Questo vorrei. Ma non so come fare. Sono doni che non riesco più a incartare con le mie parole, e immagino che ci sia anche chi pensa già che si tratta di concetti astratti, di scatole vuote, o, peggio ancora, di cedimenti al buonismo e alla retorica. Ma non importa. A volte, mi piace lasciare che le parole prendano la consistenza dell’acqua che si fa strada tra i sassi e il ghiaccio, qui tra queste montagne dolci e minacciose, dove un refolo di vento mi disse che sarebbe tornato a illuminarmi, ma poi non si è più fatto sentire. Buon Natale a chi legge, allora. A chi non avrà letto altro che le prime righe. A chi leggerà tra le righe. A chi leggerà ciò che vuole. A chi rileggerà più volte. E a chi non saprà mai che questa pagina esiste.

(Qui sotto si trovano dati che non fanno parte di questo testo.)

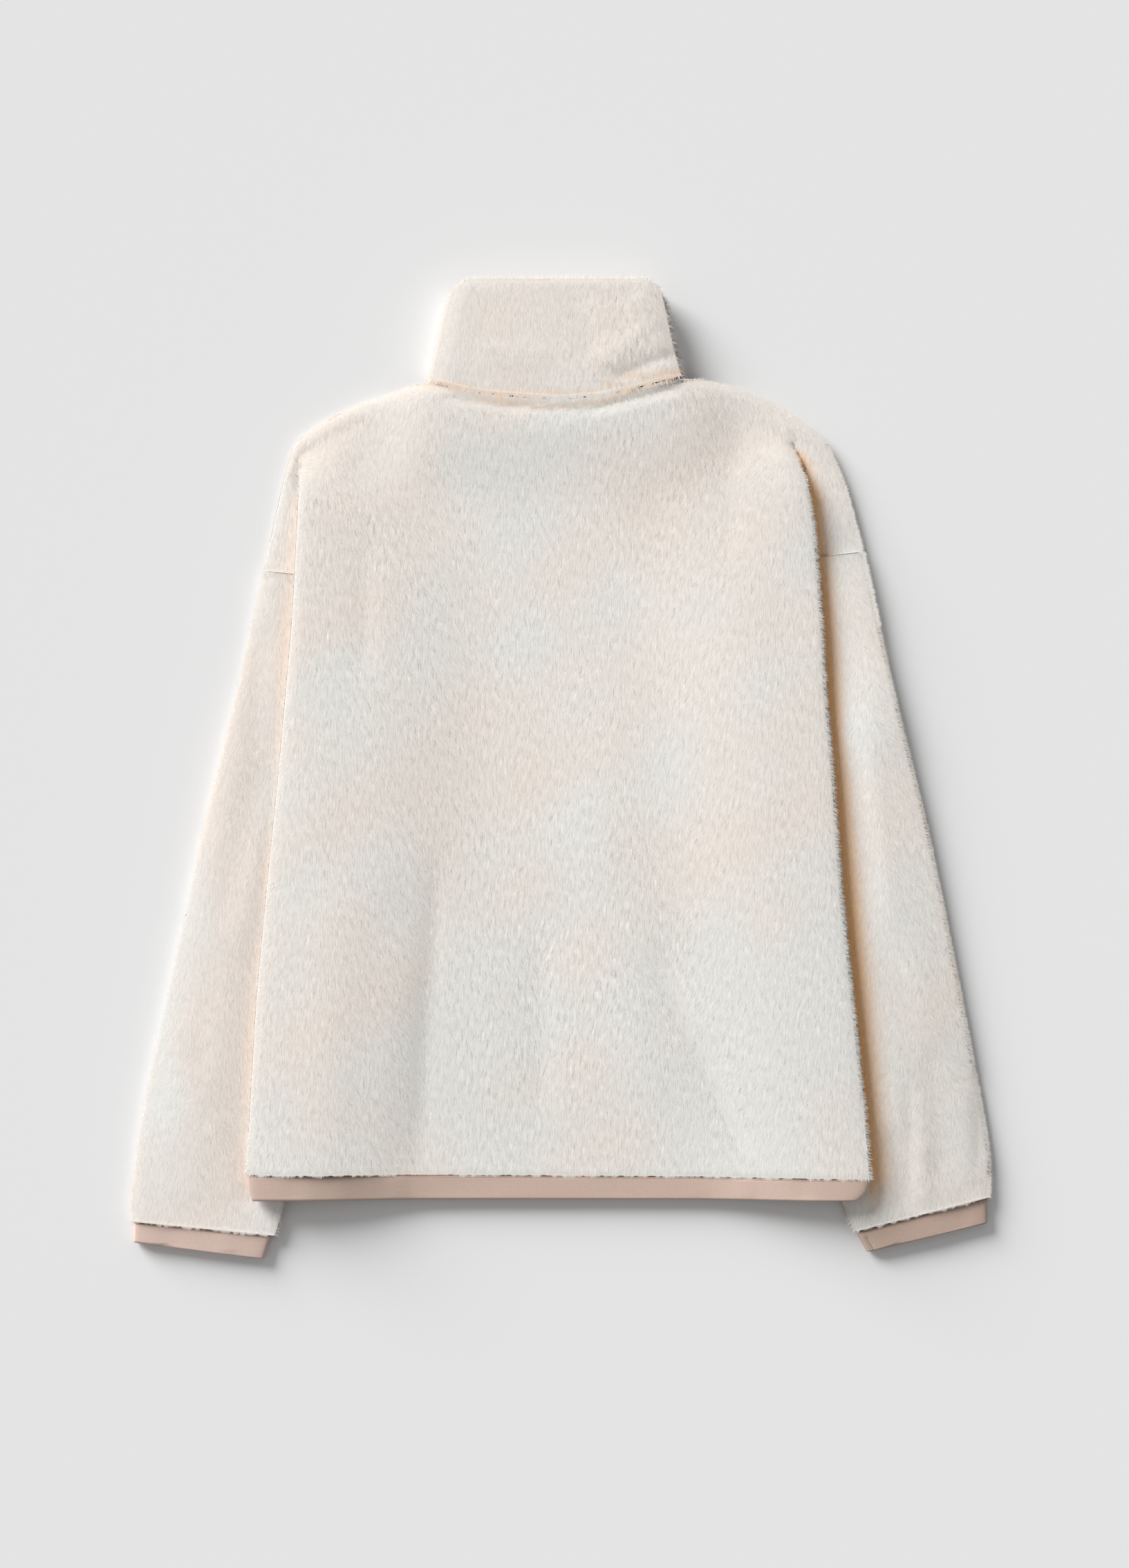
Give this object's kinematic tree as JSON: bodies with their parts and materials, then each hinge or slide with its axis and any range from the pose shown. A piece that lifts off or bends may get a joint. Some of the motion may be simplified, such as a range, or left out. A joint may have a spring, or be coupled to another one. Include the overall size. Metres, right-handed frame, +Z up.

Leggendo dai Discorsi di S.Agostino mi tornata in mente la sua lettera di Natale. Temerariamente le invio il link! Un 2015 di bellezza, giustizia e pace!
Grazie per questo “presente” natalizio : un dono di profonda acutezza, generosissimo di spunti e di riflessioni esistenziali tutte racchiuse in una fiabesca e cristallina palla di vetro trasparente che ci ha lasciato incustodita sotto l’albero !!
Grazie…. per questi doni incartati con le parole… che danno l’essenza delle cose che contano… 😉
Ho letto tra le righe. Ho letto anche quel che volevo. E ho riletto più volte. GRAZIE!